The game Homoresponsabilis North South was created by Groupe One in 2007 through DGDC funding. The courses are very popular, and valuations made by the end of each session gave very positive results: a satisfaction rate of 80% is reached. In 2007 (creation year of the tool) 75 people have attended training modules, including 50 students. In 2008 and early 2009, Groupe One received nearly 400 people and reached in 2010 more than 500 students. This development inspire the whole partnership to transfer and adapt the game to new countries into the EU (Bulgaria and Poland) and Austria – geographical transfer. But partly it is also a kind of sectoral transfer because till this time main direct beneficiaries of the workshops with the game used were students of managerial, economics and finance specializations. Through this project the partnership wants to target also vocational student below tertiary level – because they are mainly future owners and managers of SMEs enterprises.

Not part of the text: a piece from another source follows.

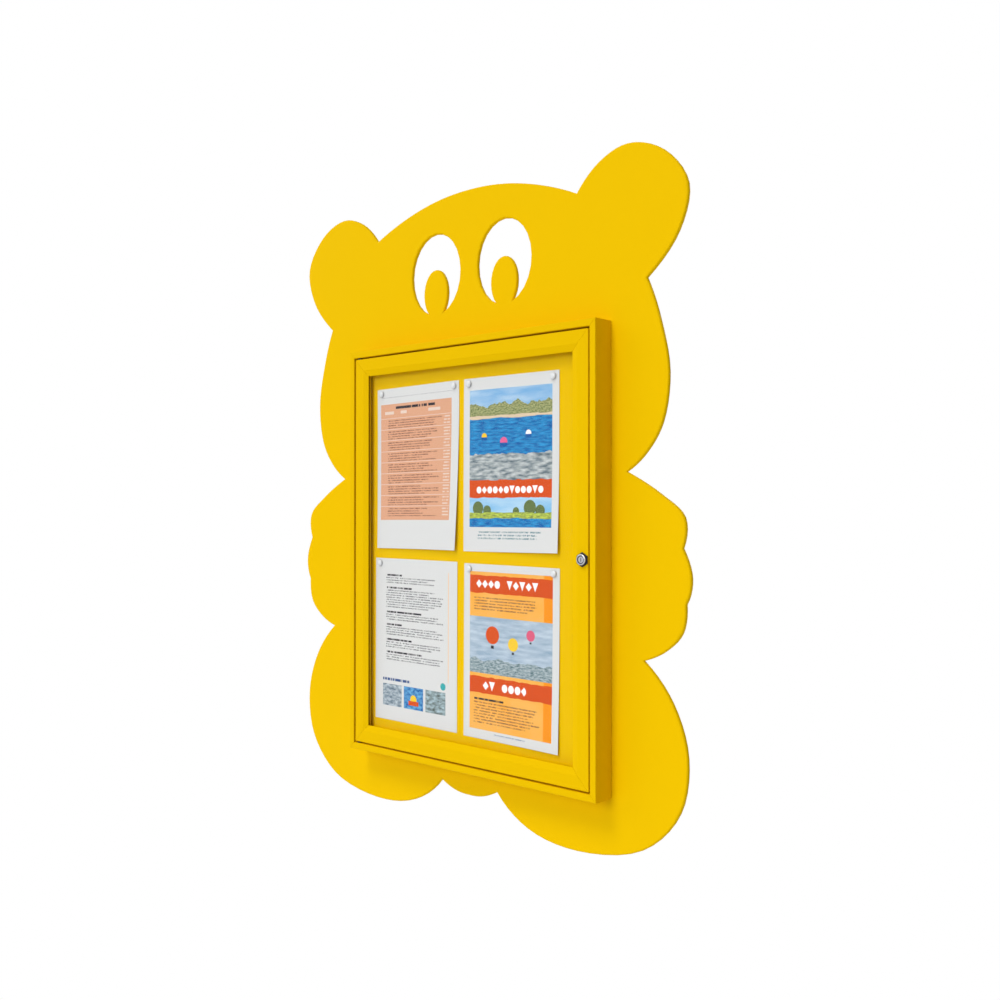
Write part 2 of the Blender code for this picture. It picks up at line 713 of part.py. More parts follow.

The game already is available only in French. Thanks to the project activities it will be available also in English, German, Bulgarian and Polish. Specially the translation into English will create an opportunity to wider future transfer of the game.
The game relies on the interaction between different teams playing the role of companies active on the international market for tropical timber. The product is traded teak table. The different actors are: foresters and sawmills located in the Democratic Republic of Congo, retailers located in Belgium, consumers in Kinshasa and Belgium. These companies need to acquire their raw materials (wood and processing products), produce tables, trade agreements with customers, sell tables (or buy), with a profit motive (to face their fixed charges and to pay back a bank loan). They are subject to various constraints (market, legislation, social pressure, etc..) and face different economic, social and environmental events (competition, pollution, workers’ claims, etc.) that lead them to make decisions and take informed action, that are more or less sustainable and consistent with the principles of social responsibility and environmental responsibility. Besides the actors met throughout the game, “life-event cards” reveal other “stakeholders”, including NGOs, media workers, artisanal miners, local communities, consumers worried about the durability of wood, auditors, certification bodies, etc.. Moreover, companies are faced with the choice of labelling or not their products (ethical label and / or ‘sustainable wood’ label) and have to put up with their suppliers the various steps necessary to “chain of custody” certification process. The turns are punctuated by the game facilitator who guides the teams through the “schedule of activities”, broken down into six phases: planning, negotiation, payments, purchase of raw materials, manufacturing and sales. The final turn of play sees the teams paying back their bank loans and make the final report of their activities (net benefit, quality and number of units sold, environmental and social actions).